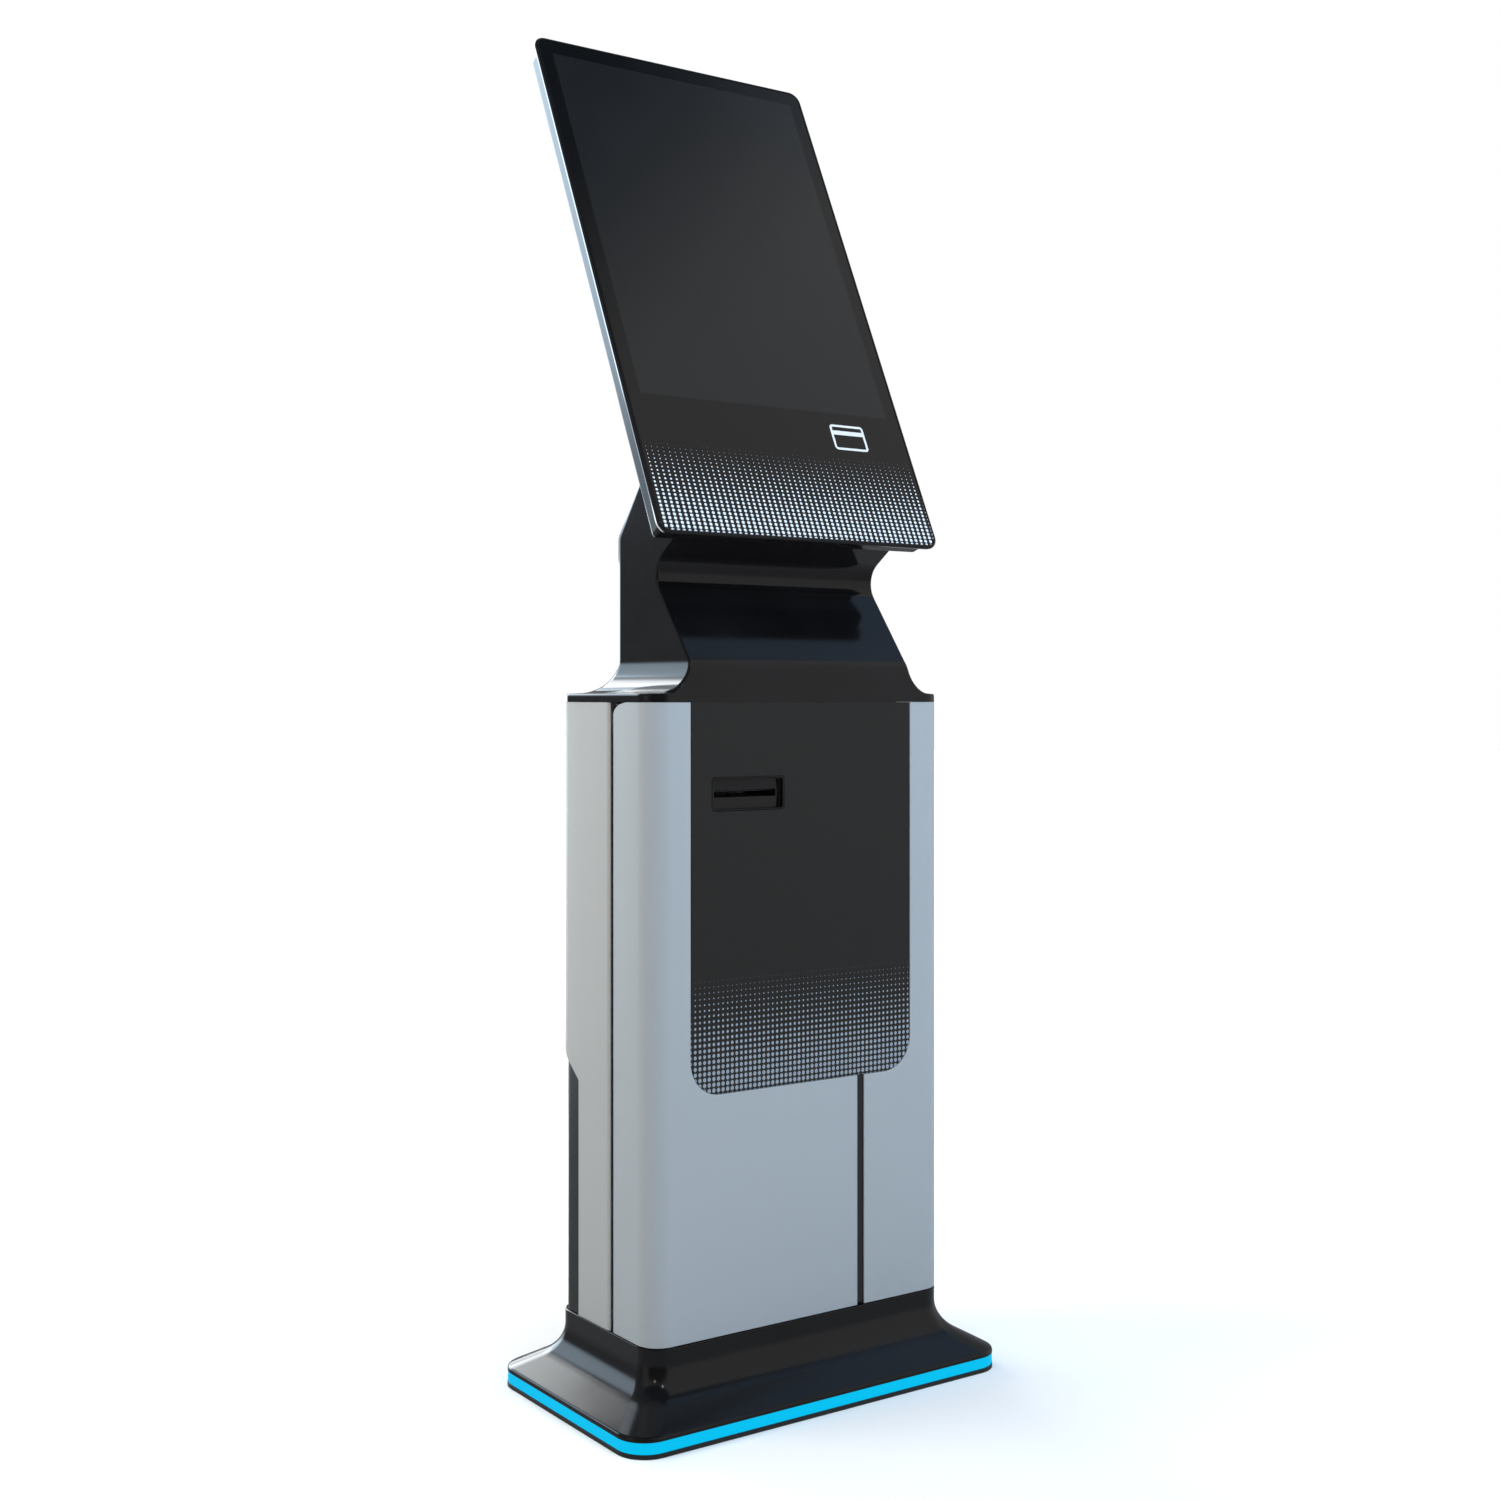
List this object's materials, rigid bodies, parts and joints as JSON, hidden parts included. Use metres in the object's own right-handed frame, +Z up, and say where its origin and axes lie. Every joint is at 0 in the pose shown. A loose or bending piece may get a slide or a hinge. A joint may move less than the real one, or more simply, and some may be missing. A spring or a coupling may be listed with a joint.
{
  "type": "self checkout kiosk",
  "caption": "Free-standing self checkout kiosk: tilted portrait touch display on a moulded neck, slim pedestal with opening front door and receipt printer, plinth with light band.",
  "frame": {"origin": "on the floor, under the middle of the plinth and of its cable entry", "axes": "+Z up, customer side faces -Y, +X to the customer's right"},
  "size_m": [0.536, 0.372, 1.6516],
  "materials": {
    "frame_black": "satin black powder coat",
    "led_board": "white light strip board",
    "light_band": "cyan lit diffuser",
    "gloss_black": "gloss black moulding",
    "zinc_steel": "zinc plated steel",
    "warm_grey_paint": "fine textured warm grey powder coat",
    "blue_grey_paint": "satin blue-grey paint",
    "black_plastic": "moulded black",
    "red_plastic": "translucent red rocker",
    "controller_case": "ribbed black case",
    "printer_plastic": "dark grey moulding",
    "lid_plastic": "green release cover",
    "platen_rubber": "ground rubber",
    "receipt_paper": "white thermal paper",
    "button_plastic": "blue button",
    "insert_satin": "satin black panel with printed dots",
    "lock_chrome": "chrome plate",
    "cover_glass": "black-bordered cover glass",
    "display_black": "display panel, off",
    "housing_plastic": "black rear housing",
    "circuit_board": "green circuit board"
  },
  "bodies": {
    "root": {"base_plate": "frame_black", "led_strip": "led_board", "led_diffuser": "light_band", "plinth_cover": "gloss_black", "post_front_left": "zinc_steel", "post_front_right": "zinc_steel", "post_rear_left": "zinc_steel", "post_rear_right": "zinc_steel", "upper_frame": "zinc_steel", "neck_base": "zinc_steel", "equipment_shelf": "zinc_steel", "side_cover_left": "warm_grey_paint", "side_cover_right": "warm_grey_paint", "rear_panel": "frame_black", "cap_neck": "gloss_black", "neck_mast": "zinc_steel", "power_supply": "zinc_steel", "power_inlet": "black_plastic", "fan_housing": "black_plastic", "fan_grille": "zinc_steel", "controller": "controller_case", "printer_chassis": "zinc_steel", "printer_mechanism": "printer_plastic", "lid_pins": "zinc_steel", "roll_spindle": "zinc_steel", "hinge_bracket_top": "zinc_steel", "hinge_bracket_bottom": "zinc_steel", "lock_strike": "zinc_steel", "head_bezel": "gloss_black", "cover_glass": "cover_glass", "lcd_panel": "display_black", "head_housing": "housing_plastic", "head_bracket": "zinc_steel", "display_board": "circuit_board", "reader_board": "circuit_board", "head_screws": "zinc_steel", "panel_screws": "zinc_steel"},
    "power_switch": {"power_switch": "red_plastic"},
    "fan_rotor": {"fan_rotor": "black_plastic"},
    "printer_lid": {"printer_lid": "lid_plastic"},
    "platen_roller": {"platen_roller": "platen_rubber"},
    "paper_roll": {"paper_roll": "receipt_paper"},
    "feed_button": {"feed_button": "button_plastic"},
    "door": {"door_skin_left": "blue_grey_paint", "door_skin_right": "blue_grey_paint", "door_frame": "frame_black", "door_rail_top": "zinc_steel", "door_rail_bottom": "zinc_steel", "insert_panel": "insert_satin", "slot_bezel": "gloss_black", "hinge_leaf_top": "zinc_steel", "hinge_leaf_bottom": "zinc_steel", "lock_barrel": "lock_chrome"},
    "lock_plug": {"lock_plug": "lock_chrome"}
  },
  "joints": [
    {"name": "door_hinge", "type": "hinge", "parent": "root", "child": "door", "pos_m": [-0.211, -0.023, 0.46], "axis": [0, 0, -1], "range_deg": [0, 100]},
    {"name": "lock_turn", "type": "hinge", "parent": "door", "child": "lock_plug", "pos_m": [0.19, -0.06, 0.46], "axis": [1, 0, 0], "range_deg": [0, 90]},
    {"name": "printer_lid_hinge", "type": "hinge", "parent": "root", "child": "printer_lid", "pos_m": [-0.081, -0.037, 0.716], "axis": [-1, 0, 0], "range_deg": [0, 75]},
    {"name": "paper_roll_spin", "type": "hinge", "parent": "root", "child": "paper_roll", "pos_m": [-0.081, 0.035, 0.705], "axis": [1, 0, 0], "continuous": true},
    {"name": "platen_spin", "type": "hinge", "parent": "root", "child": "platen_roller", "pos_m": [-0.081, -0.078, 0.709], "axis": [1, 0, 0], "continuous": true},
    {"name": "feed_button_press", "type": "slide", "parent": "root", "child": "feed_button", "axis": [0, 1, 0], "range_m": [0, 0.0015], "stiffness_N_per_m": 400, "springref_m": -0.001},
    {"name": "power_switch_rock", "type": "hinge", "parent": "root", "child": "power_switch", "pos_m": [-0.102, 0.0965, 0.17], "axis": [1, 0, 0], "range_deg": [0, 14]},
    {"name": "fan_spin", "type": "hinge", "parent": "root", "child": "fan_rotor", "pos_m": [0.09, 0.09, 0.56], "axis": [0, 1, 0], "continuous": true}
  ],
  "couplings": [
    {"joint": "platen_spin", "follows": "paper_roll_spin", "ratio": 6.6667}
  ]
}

------------------------

◆ Task prompt
All of the data must be returned exactly.

◆ Solution
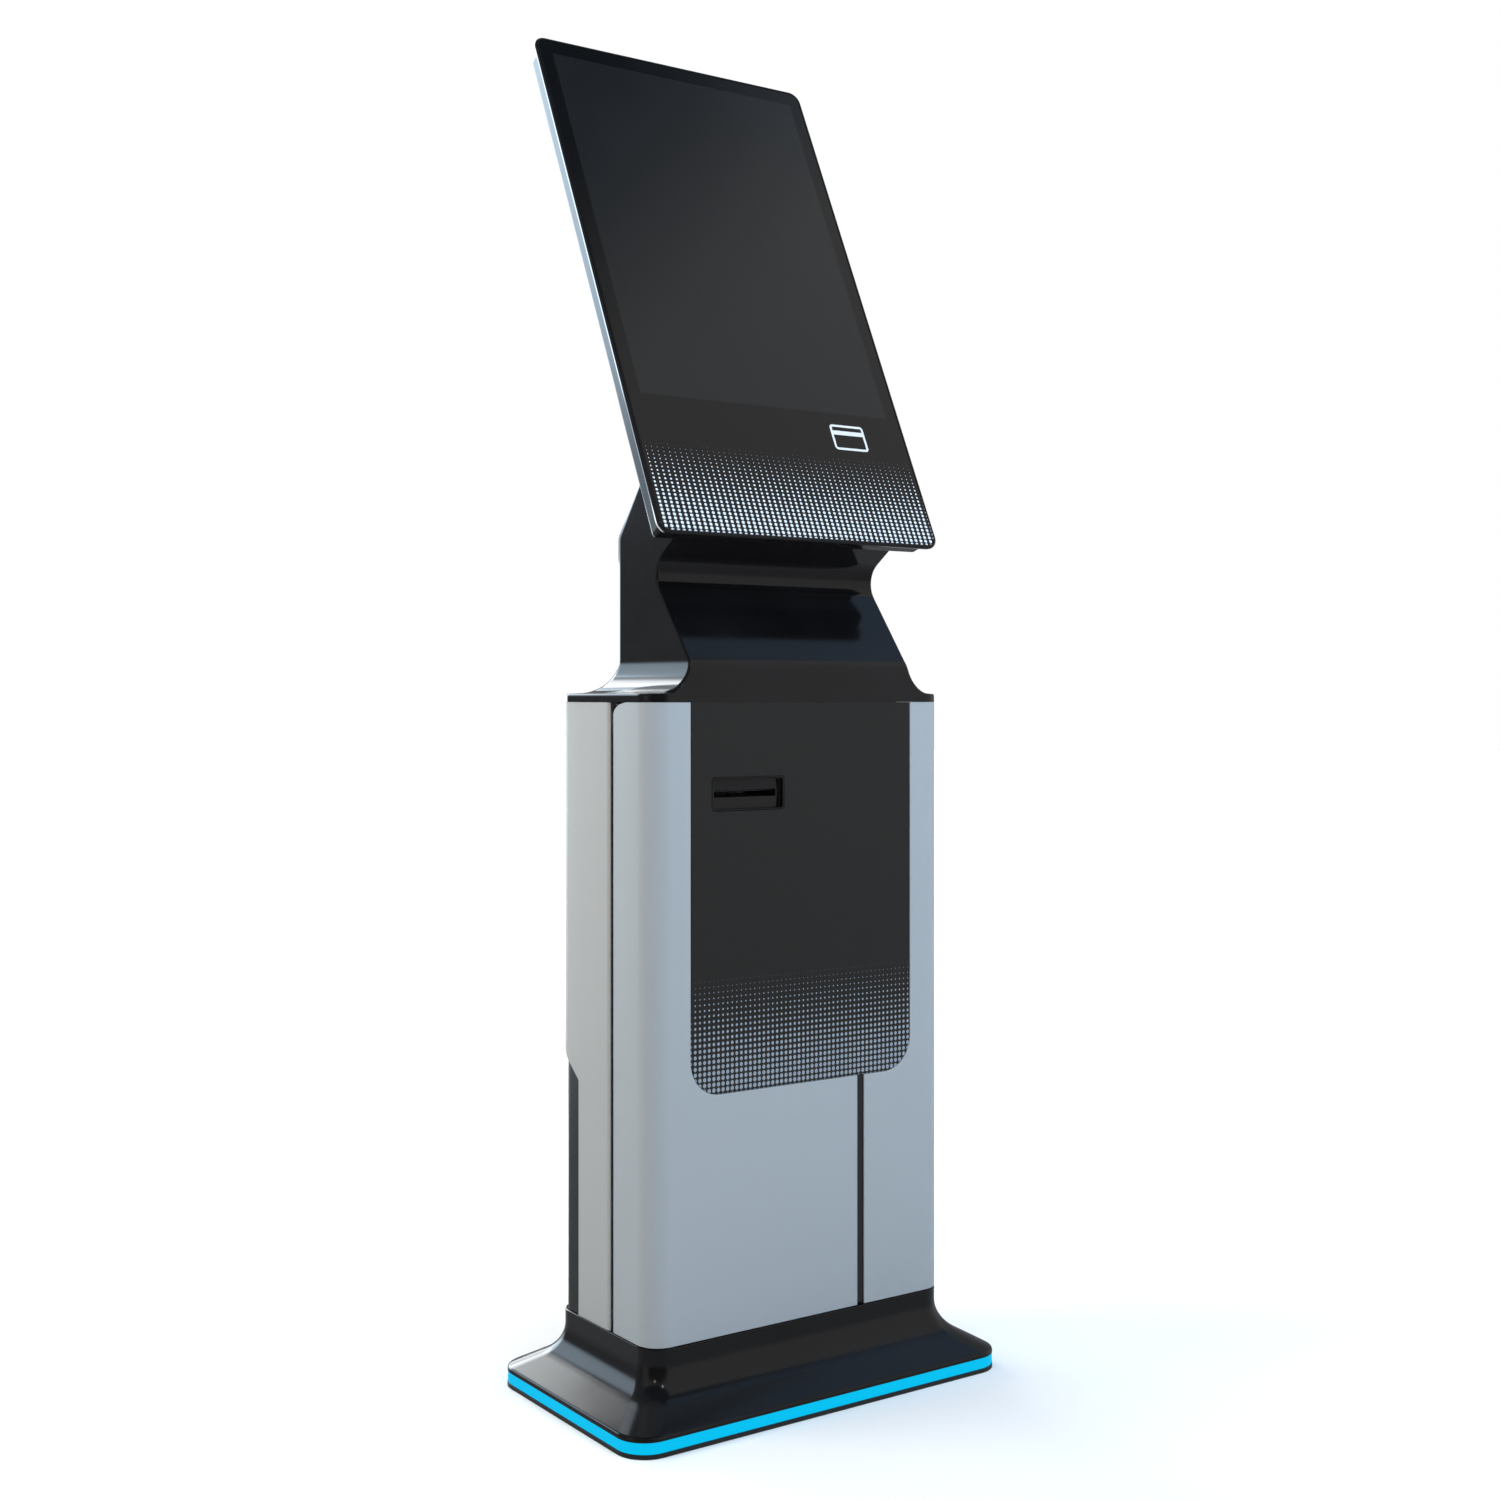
List this object's materials, rigid bodies, parts and joints as JSON, hidden parts included. Use metres in the object's own right-handed frame, +Z up, and say where its origin and axes lie. Every joint is at 0 in the pose shown. A loose or bending piece may get a slide or a hinge. A joint may move less than the real one, or more simply, and some may be missing. A spring or a coupling may be listed with a joint.
{
  "type": "self checkout kiosk",
  "caption": "Free-standing self checkout kiosk: tilted portrait touch display on a moulded neck, slim pedestal with opening front door and receipt printer, plinth with light band.",
  "frame": {"origin": "on the floor, under the middle of the plinth and of its cable entry", "axes": "+Z up, customer side faces -Y, +X to the customer's right"},
  "size_m": [0.536, 0.372, 1.6516],
  "materials": {
    "frame_black": "satin black powder coat",
    "led_board": "white light strip board",
    "light_band": "cyan lit diffuser",
    "gloss_black": "gloss black moulding",
    "zinc_steel": "zinc plated steel",
    "warm_grey_paint": "fine textured warm grey powder coat",
    "blue_grey_paint": "satin blue-grey paint",
    "black_plastic": "moulded black",
    "red_plastic": "translucent red rocker",
    "controller_case": "ribbed black case",
    "printer_plastic": "dark grey moulding",
    "lid_plastic": "green release cover",
    "platen_rubber": "ground rubber",
    "receipt_paper": "white thermal paper",
    "button_plastic": "blue button",
    "insert_satin": "satin black panel with printed dots",
    "lock_chrome": "chrome plate",
    "cover_glass": "black-bordered cover glass",
    "display_black": "display panel, off",
    "housing_plastic": "black rear housing",
    "circuit_board": "green circuit board"
  },
  "bodies": {
    "root": {"base_plate": "frame_black", "led_strip": "led_board", "led_diffuser": "light_band", "plinth_cover": "gloss_black", "post_front_left": "zinc_steel", "post_front_right": "zinc_steel", "post_rear_left": "zinc_steel", "post_rear_right": "zinc_steel", "upper_frame": "zinc_steel", "neck_base": "zinc_steel", "equipment_shelf": "zinc_steel", "side_cover_left": "warm_grey_paint", "side_cover_right": "warm_grey_paint", "rear_panel": "frame_black", "cap_neck": "gloss_black", "neck_mast": "zinc_steel", "power_supply": "zinc_steel", "power_inlet": "black_plastic", "fan_housing": "black_plastic", "fan_grille": "zinc_steel", "controller": "controller_case", "printer_chassis": "zinc_steel", "printer_mechanism": "printer_plastic", "lid_pins": "zinc_steel", "roll_spindle": "zinc_steel", "hinge_bracket_top": "zinc_steel", "hinge_bracket_bottom": "zinc_steel", "lock_strike": "zinc_steel", "head_bezel": "gloss_black", "cover_glass": "cover_glass", "lcd_panel": "display_black", "head_housing": "housing_plastic", "head_bracket": "zinc_steel", "display_board": "circuit_board", "reader_board": "circuit_board", "head_screws": "zinc_steel", "panel_screws": "zinc_steel"},
    "power_switch": {"power_switch": "red_plastic"},
    "fan_rotor": {"fan_rotor": "black_plastic"},
    "printer_lid": {"printer_lid": "lid_plastic"},
    "platen_roller": {"platen_roller": "platen_rubber"},
    "paper_roll": {"paper_roll": "receipt_paper"},
    "feed_button": {"feed_button": "button_plastic"},
    "door": {"door_skin_left": "blue_grey_paint", "door_skin_right": "blue_grey_paint", "door_frame": "frame_black", "door_rail_top": "zinc_steel", "door_rail_bottom": "zinc_steel", "insert_panel": "insert_satin", "slot_bezel": "gloss_black", "hinge_leaf_top": "zinc_steel", "hinge_leaf_bottom": "zinc_steel", "lock_barrel": "lock_chrome"},
    "lock_plug": {"lock_plug": "lock_chrome"}
  },
  "joints": [
    {"name": "door_hinge", "type": "hinge", "parent": "root", "child": "door", "pos_m": [-0.211, -0.023, 0.46], "axis": [0, 0, -1], "range_deg": [0, 100]},
    {"name": "lock_turn", "type": "hinge", "parent": "door", "child": "lock_plug", "pos_m": [0.19, -0.06, 0.46], "axis": [1, 0, 0], "range_deg": [0, 90]},
    {"name": "printer_lid_hinge", "type": "hinge", "parent": "root", "child": "printer_lid", "pos_m": [-0.081, -0.037, 0.716], "axis": [-1, 0, 0], "range_deg": [0, 75]},
    {"name": "paper_roll_spin", "type": "hinge", "parent": "root", "child": "paper_roll", "pos_m": [-0.081, 0.035, 0.705], "axis": [1, 0, 0], "continuous": true},
    {"name": "platen_spin", "type": "hinge", "parent": "root", "child": "platen_roller", "pos_m": [-0.081, -0.078, 0.709], "axis": [1, 0, 0], "continuous": true},
    {"name": "feed_button_press", "type": "slide", "parent": "root", "child": "feed_button", "axis": [0, 1, 0], "range_m": [0, 0.0015], "stiffness_N_per_m": 400, "springref_m": -0.001},
    {"name": "power_switch_rock", "type": "hinge", "parent": "root", "child": "power_switch", "pos_m": [-0.102, 0.0965, 0.17], "axis": [1, 0, 0], "range_deg": [0, 14]},
    {"name": "fan_spin", "type": "hinge", "parent": "root", "child": "fan_rotor", "pos_m": [0.09, 0.09, 0.56], "axis": [0, 1, 0], "continuous": true}
  ],
  "couplings": [
    {"joint": "platen_spin", "follows": "paper_roll_spin", "ratio": 6.6667}
  ]
}